As a company expands their operations and their processes become more complex, the probability of bottlenecks in their supply chain goes up. These jams slow down a company’s productivity, cost money and continue to waste energy until a solution is put in place.
With energy, money and productivity at risk, it’s easy to see why companies are continually evaluating their supply chains to be more efficient. There can be a bottleneck at any point of a supply chain, but some of the most common issues that because bottlenecks are overstocked inventory, increased customer demand and upon introducing new products.
Let’s take a look at these issues and how companies can work their way into more efficient patterns.
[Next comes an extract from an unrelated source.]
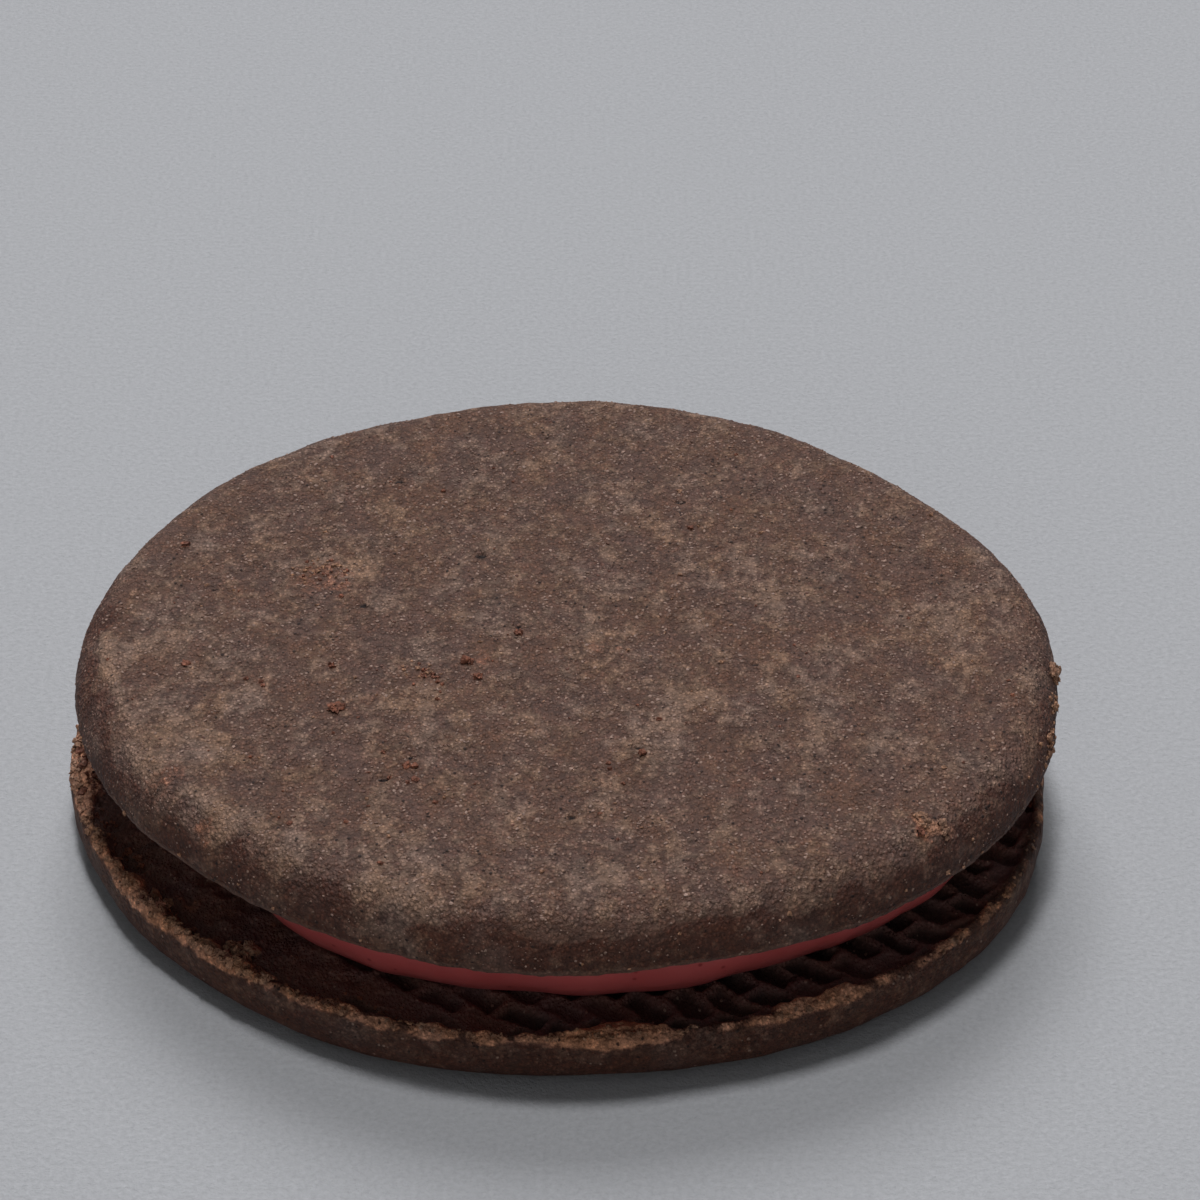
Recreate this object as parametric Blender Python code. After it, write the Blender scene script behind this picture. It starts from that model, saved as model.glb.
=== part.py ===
# Chocolate sandwich cookie: two baked cocoa biscuits with a layer of pink cream between them.
#
# Each biscuit is a disc with one domed face and one flat baked face. The domed faces point away
# from the cream, so the lower biscuit lies on its dome and its shallow tray faces up.
# The frame has +Z up, with the origin under the middle of the cookie, on what it rests on.

import math

import bmesh
import bpy
from mathutils import Matrix

MM = 0.001

# The two biscuits
BISCUIT_RADIUS = 33.0 * MM
BISCUIT_THICKNESS = 3.85 * MM
EDGE_RUN = 3.4 * MM  # how far in from the side the domed face starts to round over
EDGE_DROP = 3.1 * MM  # how much of the thickness that rounding takes
LOWER_EDGE_RUN = 2.0 * MM  # the lower biscuit's side is steeper
CROWN = 0.15 * MM  # rise of the domed face towards its middle
LIP_ROUND = 0.35 * MM  # small round where the side meets the flat baked face
RIM_WIDTH = 1.1 * MM  # raised rim round the flat baked face
TRAY_SLOPE = 0.6 * MM
TRAY_DEPTH = 0.6 * MM  # how far the tray lies below that rim

# The cream between them
CREAM_THICKNESS = 5.6 * MM  # between the two rims
CREAM_FOOT_RADIUS = 27.5 * MM
CREAM_BULGE = 1.3 * MM  # how far the side swells beyond the foot
CREAM_CORNER = 0.9 * MM
CREAM_SHIFT_X = 0.7 * MM  # the cream was put down a little off centre
CREAM_SHIFT_Y = -0.3 * MM
CLEARANCE = 0.3 * MM  # kept between two pieces that lie on each other

# How the upper biscuit sits on the cream
UPPER_TILT = math.radians(0.6)  # a little higher at the back
LOWER_SHIFT_X = -0.4 * MM

# Hand-rolled outlines: (lobes round the edge, swell, direction of the first lobe in degrees)
UPPER_OUTLINE = (
    (2, 0.47 * MM, -47),
    (3, 0.20 * MM, -36),
    (4, 0.18 * MM, -5),
    (6, 0.14 * MM, 17),
    (11, 0.07 * MM, 8),
)
LOWER_OUTLINE = (
    (2, 0.40 * MM, -26),
    (3, 0.27 * MM, -48),
    (4, 0.11 * MM, -28),
    (5, 0.19 * MM, 34),
    (9, 0.09 * MM, 12),
)
CREAM_OUTLINE = (
    (2, 0.26 * MM, -27),
    (3, 0.13 * MM, -31),
    (5, 0.34 * MM, -38),
    (8, 0.27 * MM, 11),
)
RIM_OUTLINE = ((5, 0.10 * MM, 20), (8, 0.08 * MM, 3), (13, 0.07 * MM, 11))

# Gentle waves over the upper domed face: (wavelength, height, heading in degrees)
FACE_WAVES = ((31 * MM, 0.13 * MM, 25), (23 * MM, 0.10 * MM, 100), (15 * MM, 0.06 * MM, 160))

# How finely the shapes are faceted
STEPS_ROUND = 84
FACE_RINGS = 5
EDGE_STEPS = 6
LIP_STEPS = 2
TRAY_RINGS = 3
BULGE_STEPS = 6
CORNER_STEPS = 3

COCOA = (0.110, 0.070, 0.055, 1.0)
COCOA_DARK = (0.070, 0.042, 0.033, 1.0)
PINK_CREAM = (0.330, 0.040, 0.040, 1.0)


def clear_scene():
    for item in list(bpy.data.objects):
        bpy.data.objects.remove(item)


def add_material(name, colour, roughness):
    material = bpy.data.materials.new(name)
    material.use_nodes = True
    shader = material.node_tree.nodes["Principled BSDF"]
    shader.inputs["Base Color"].default_value = colour
    shader.inputs["Roughness"].default_value = roughness
    shader.inputs["Metallic"].default_value = 0.0
    return material


def swell(lobes, angle):
    """How far an uneven outline stands out at this angle."""
    return sum(
        height * math.cos(count * (angle - math.radians(direction)))
        for count, height, direction in lobes
    )


def waves(x, y):
    """Height of the upper face's gentle waves at this place."""
    total = 0.0
    for length, height, heading in FACE_WAVES:
        along = x * math.cos(math.radians(heading)) + y * math.sin(math.radians(heading))
        total += height * math.sin(math.tau * along / length)
    return total


def biscuit_profile(edge_run):
    """Half section of a biscuit, dome up, from the dome's middle round to the tray's middle."""
    face_radius = BISCUIT_RADIUS - edge_run
    points = []
    for step in range(FACE_RINGS):
        share = step / FACE_RINGS
        points.append((face_radius * share, BISCUIT_THICKNESS + CROWN * (1 - share**2)))
    for step in range(EDGE_STEPS + 1):
        turn = math.pi / 2 * step / EDGE_STEPS
        out = face_radius + edge_run * math.sin(turn)
        points.append((out, BISCUIT_THICKNESS - EDGE_DROP * (1 - math.cos(turn))))
    for step in range(LIP_STEPS + 1):
        turn = math.pi / 2 * step / LIP_STEPS
        out = BISCUIT_RADIUS - LIP_ROUND * (1 - math.cos(turn))
        points.append((out, LIP_ROUND * (1 - math.sin(turn))))
    rim_inside = BISCUIT_RADIUS - LIP_ROUND - RIM_WIDTH
    points.append((rim_inside, 0.0))
    for step in range(TRAY_RINGS + 1):
        share = 1 - step / TRAY_RINGS
        points.append(((rim_inside - TRAY_SLOPE) * share, TRAY_DEPTH))
    return points


def cream_profile(thickness):
    """Half section of the cream, standing on its foot, from its top middle round to its foot."""
    points = [(0.0, thickness), (CREAM_FOOT_RADIUS / 2, thickness)]
    flat_radius = CREAM_FOOT_RADIUS - CREAM_CORNER
    points.append((flat_radius, thickness))
    for step in range(BULGE_STEPS + 1):
        share = step / BULGE_STEPS
        out = CREAM_FOOT_RADIUS + CREAM_BULGE * math.sin(math.pi * share)
        height = thickness - CREAM_CORNER / 2 - (thickness - CREAM_CORNER) * share
        points.append((out, height))
    points += [(flat_radius, 0.0), (CREAM_FOOT_RADIUS / 2, 0.0), (0.0, 0.0)]
    return points


def turn_round(profile):
    """Spin a half section round Z into one closed body."""
    body = bmesh.new()
    points = [body.verts.new((out, 0.0, height)) for out, height in profile]
    edges = [body.edges.new(pair) for pair in zip(points, points[1:])]
    bmesh.ops.spin(
        body,
        geom=points + edges,
        cent=(0.0, 0.0, 0.0),
        axis=(0.0, 0.0, 1.0),
        angle=math.tau,
        steps=STEPS_ROUND,
        use_merge=True,
    )
    bmesh.ops.remove_doubles(body, verts=body.verts[:], dist=0.001 * MM)
    return body


def push_outline(body, lobes, radius):
    """Press a round body's outline uneven, more towards its side than in its middle."""
    for vert in body.verts:
        out = math.hypot(vert.co.x, vert.co.y)
        if out < 0.01 * MM:
            continue
        angle = math.atan2(vert.co.y, vert.co.x)
        factor = 1 + swell(lobes, angle) * (out / radius) ** 2 / out
        vert.co.x *= factor
        vert.co.y *= factor


def roughen_rim(body):
    """Let the rim of the flat baked face rise and fall a little."""
    inside = BISCUIT_RADIUS - LIP_ROUND - RIM_WIDTH - 0.5 * TRAY_SLOPE
    for vert in body.verts:
        out = math.hypot(vert.co.x, vert.co.y)
        if out > inside and abs(vert.co.z) < 0.5 * LIP_ROUND:
            vert.co.z += swell(RIM_OUTLINE, math.atan2(vert.co.y, vert.co.x))


def wave_face(body):
    """Lay the gentle waves over the domed face."""
    middle = BISCUIT_THICKNESS / 2
    for vert in body.verts:
        if vert.co.z > middle:
            share = (vert.co.z - middle) / (BISCUIT_THICKNESS - middle)
            vert.co.z += waves(vert.co.x, vert.co.y) * min(share, 1.0)


def add_piece(name, body, material):
    bmesh.ops.recalc_face_normals(body, faces=body.faces[:])
    mesh = bpy.data.meshes.new(name)
    body.to_mesh(mesh)
    body.free()
    mesh.materials.append(material)
    mesh.shade_smooth()
    mesh.set_sharp_from_angle(angle=math.radians(50))
    piece = bpy.data.objects.new(name, mesh)
    bpy.context.collection.objects.link(piece)
    return piece


def build_lower_biscuit(material):
    body = turn_round(biscuit_profile(LOWER_EDGE_RUN))
    roughen_rim(body)
    push_outline(body, LOWER_OUTLINE, BISCUIT_RADIUS)
    for vert in body.verts:
        on_base = vert.co.z > BISCUIT_THICKNESS - 0.01 * MM
        vert.co.z = 0.0 if on_base else BISCUIT_THICKNESS - vert.co.z
    bmesh.ops.translate(body, verts=body.verts[:], vec=(LOWER_SHIFT_X, 0.0, 0.0))
    return add_piece("lower_biscuit", body, material)


def build_cream(material):
    floor = BISCUIT_THICKNESS - TRAY_DEPTH + CLEARANCE
    ceiling = BISCUIT_THICKNESS + CREAM_THICKNESS + TRAY_DEPTH - CLEARANCE
    body = turn_round(cream_profile(ceiling - floor))
    push_outline(body, CREAM_OUTLINE, CREAM_FOOT_RADIUS)
    tilt_with_height(body, ceiling - floor)
    bmesh.ops.translate(body, verts=body.verts[:], vec=(CREAM_SHIFT_X, CREAM_SHIFT_Y, floor))
    return add_piece("cream", body, material)


def tilt_with_height(body, thickness):
    """Lean the cream's upper side to the tilt of the biscuit that lies on it."""
    for vert in body.verts:
        share = vert.co.z / thickness
        vert.co.z += math.tan(UPPER_TILT) * (vert.co.y + CREAM_SHIFT_Y) * share


def build_upper_biscuit(material):
    body = turn_round(biscuit_profile(EDGE_RUN))
    roughen_rim(body)
    wave_face(body)
    push_outline(body, UPPER_OUTLINE, BISCUIT_RADIUS)
    bmesh.ops.transform(body, matrix=Matrix.Rotation(UPPER_TILT, 4, "X"), verts=body.verts[:])
    height = BISCUIT_THICKNESS + CREAM_THICKNESS
    bmesh.ops.translate(body, verts=body.verts[:], vec=(0.0, 0.0, height))
    return add_piece("upper_biscuit", body, material)


def centre_on_origin(pieces):
    """Shift all pieces alike, so that the middle of their common box lies over the origin."""
    corners = [vert.co for piece in pieces for vert in piece.data.vertices]
    middle_x = (min(point.x for point in corners) + max(point.x for point in corners)) / 2
    middle_y = (min(point.y for point in corners) + max(point.y for point in corners)) / 2
    for piece in pieces:
        piece.data.transform(Matrix.Translation((-middle_x, -middle_y, 0.0)))


clear_scene()
cocoa = add_material("baked_cocoa_dough", COCOA, 0.85)
cocoa_dark = add_material("baked_cocoa_dough_dark", COCOA_DARK, 0.85)
pink = add_material("pink_cream", PINK_CREAM, 0.35)
centre_on_origin([build_lower_biscuit(cocoa_dark), build_cream(pink), build_upper_biscuit(cocoa)])
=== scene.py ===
import math
import random

import bmesh
import bpy
from mathutils import Euler, Matrix, Vector, noise


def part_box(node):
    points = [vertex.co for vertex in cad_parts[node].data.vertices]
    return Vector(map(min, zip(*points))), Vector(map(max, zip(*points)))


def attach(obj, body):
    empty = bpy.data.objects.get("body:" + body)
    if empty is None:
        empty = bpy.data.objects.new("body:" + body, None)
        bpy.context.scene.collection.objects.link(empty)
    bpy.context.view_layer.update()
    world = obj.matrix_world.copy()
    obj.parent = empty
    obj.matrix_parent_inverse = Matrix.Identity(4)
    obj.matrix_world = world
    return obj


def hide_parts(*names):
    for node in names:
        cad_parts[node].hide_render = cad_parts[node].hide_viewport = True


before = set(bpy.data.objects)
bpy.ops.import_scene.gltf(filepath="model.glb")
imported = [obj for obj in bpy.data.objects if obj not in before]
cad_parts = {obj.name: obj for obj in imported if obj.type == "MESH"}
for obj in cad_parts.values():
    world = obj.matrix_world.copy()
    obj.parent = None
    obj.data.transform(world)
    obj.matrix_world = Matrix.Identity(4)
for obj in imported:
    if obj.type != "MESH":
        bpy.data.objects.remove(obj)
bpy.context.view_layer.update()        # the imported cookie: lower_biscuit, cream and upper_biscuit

mm = 0.001
bpy.context.scene.view_settings.view_transform = "Standard"


# small helpers

def linearColour(hexText):
    # sRGB hex to the linear values that the shaders want
    channels = [int(hexText[i:i + 2], 16) / 255 for i in (1, 3, 5)]
    linear = [c / 12.92 if c <= 0.04045 else ((c + 0.055) / 1.055) ** 2.4 for c in channels]
    return (*linear, 1.0)


def newMaterial(name):
    material = bpy.data.materials.new(name)
    material.use_nodes = True
    material.node_tree.nodes.clear()
    return material


def addNode(material, kind, settings=None, inputs=None):
    # adds one node; an input is a plain value or the output that feeds it
    node = material.node_tree.nodes.new("ShaderNode" + kind)
    for name, value in (settings or {}).items():
        setattr(node, name, value)
    for name, value in (inputs or {}).items():
        if isinstance(value, bpy.types.NodeSocket):
            material.node_tree.links.new(value, node.inputs[name])
        else:
            node.inputs[name].default_value = value
    return node


def startPiece(name):
    # the primitive that was just added becomes a named piece, open in edit mode with nothing selected
    piece = bpy.context.active_object
    piece.name = name
    piece.data.name = name
    bpy.ops.object.mode_set(mode="EDIT")
    bpy.ops.mesh.select_all(action="DESELECT")
    return piece


def selectFaces(piece, rule):
    # rule gets a face's middle and normal
    bpy.ops.mesh.select_mode(type="FACE")
    bpy.ops.mesh.select_all(action="DESELECT")
    shape = bmesh.from_edit_mesh(piece.data)
    for face in shape.faces:
        face.select_set(rule(face.calc_center_median(), face.normal))
    shape.select_flush_mode()
    bmesh.update_edit_mesh(piece.data)


def selectRing(piece, height):
    # the edges that lie all at one height
    bpy.ops.mesh.select_mode(type="EDGE")
    bpy.ops.mesh.select_all(action="DESELECT")
    shape = bmesh.from_edit_mesh(piece.data)
    for edge in shape.edges:
        edge.select_set(all(abs(vert.co.z - height) < 0.01 * mm for vert in edge.verts))
    bmesh.update_edit_mesh(piece.data)


def makeActive(piece):
    bpy.ops.object.select_all(action="DESELECT")
    piece.select_set(True)
    bpy.context.view_layer.objects.active = piece


def applyModifier(piece, kind, **settings):
    makeActive(piece)
    modifier = piece.modifiers.new(kind, kind)
    for key, value in settings.items():
        setattr(modifier, key, value)
    bpy.ops.object.modifier_apply(modifier=modifier.name)


def addRelief(piece, kind, size, height, group="", direction="NORMAL", **settings):
    # pushes the surface by one of Blender's own textures; size and height in metres
    texture = bpy.data.textures.new(f"{piece.name}{kind}", kind)
    texture.noise_scale = size
    for key, value in settings.items():
        setattr(texture, key, value)
    applyModifier(piece, "DISPLACE", texture=texture, strength=height, mid_level=0.5,
                  direction=direction, vertex_group=group and group + "Area", texture_coords="LOCAL")


def pushGroup(piece, group, height, direction="NORMAL"):
    # lifts or sinks what is in a vertex group
    applyModifier(piece, "DISPLACE", strength=height, mid_level=0.0, direction=direction,
                  vertex_group=group + "Area")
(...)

When a company has an inaccurate sales forecast or sales are slow when historical data shows they should be moving more product, warehouses begin to fill up. Overstocked inventory leads to a number of issues because, unless product demand changes drastically in a short period of time, then the most common way to handle excess inventory is by heavily discounting or liquidating product all together. Companies want to avoid dropping the price on products when their warehouses are full because it results in wasted money and valuable manufacturing resources. To put the amount of wasted money into perspective, U.S. retailers are currently sitting on about $1.43 in inventory for every $1 of sales they make, per Supply Chain Digest.
One of the easiest solutions to reduce excess inventory is to change inventory level requirements. If a company usually stocks enough product to cover sales for one month, then they can adjust the amount of product to cover sales over a smaller time period, which can lead to major savings. Companies can also use supply chain analysis tools to review their historical data in order to find the sweet spot for their inventory levels. Stocking too little can lead to just as many wasted resources as having too much product on hand. Once a company can find their optimum inventory levels for each portion of the year, then they can begin reaping the benefits of inventory efficiency: smoother production, less misused time and little if any wasted money.
Increased Customer Demand
It may sound like a good problem to have when a company makes a product that they can’t keep on the shelves. Demand for that product is through the roof and sales are high, but this situation can create a bottleneck. The first thing to look at with increased customer demand is whether or not the product output can be improved. Reviewing the manufacturing process from start to finish can show a company whether they can produce at higher levels or if they might need to call in more personnel. If a company is producing as much as they can and still not meeting demand, then a quick analysis needs to be done to determine if bringing in more resources, so they can keep up with demand is worth the increased cost of production.
Another way to increase production is to automate part of the manufacturing process. Again, this would need analysis to determine if the investment is worthwhile enough to keep up with demand but adding machinery or robotics to the manufacturing process can improve output and save money in the long run compared to a human operator. Businesses are implementing machinery and robotics at higher levels than ever. The number of industrial robots worldwide is expected to increase to 2.6 million units by 2019. That would be over one million more industrial robots in use compared to 2015.
Introducing New Products
As companies grow, so do their product lines. Manufacturing a new product leads to a variety of bottlenecks because the production process is new and unrefined. Employees may be unfamiliar with new production requirements or machinery may need to be manipulated in order to work efficiently within the new process. This can lead to low production levels as well as excess costs to train operators or adjust machinery as needed.
Companies should map out their new processes and continually analyze their efficiency when manufacturing new products. This will show companies where bottlenecks are currently forming and where a new bottleneck could pop up. Companies can also put the production performance of new products into the hands of their managers on the floor for increased productivity and profits. Companies that implemented supplier performance management initiatives achieved average cost savings of about 12 percent.
Bottlenecks are a part of life in the supply chain. Once a company can identify bottlenecks such as excess inventory, increased product demand and introducing new products, then taking the next step to relieve the buildups can leave a company with a tighter grip on inventory, increased production to keep up with demand and smoother processes for new products.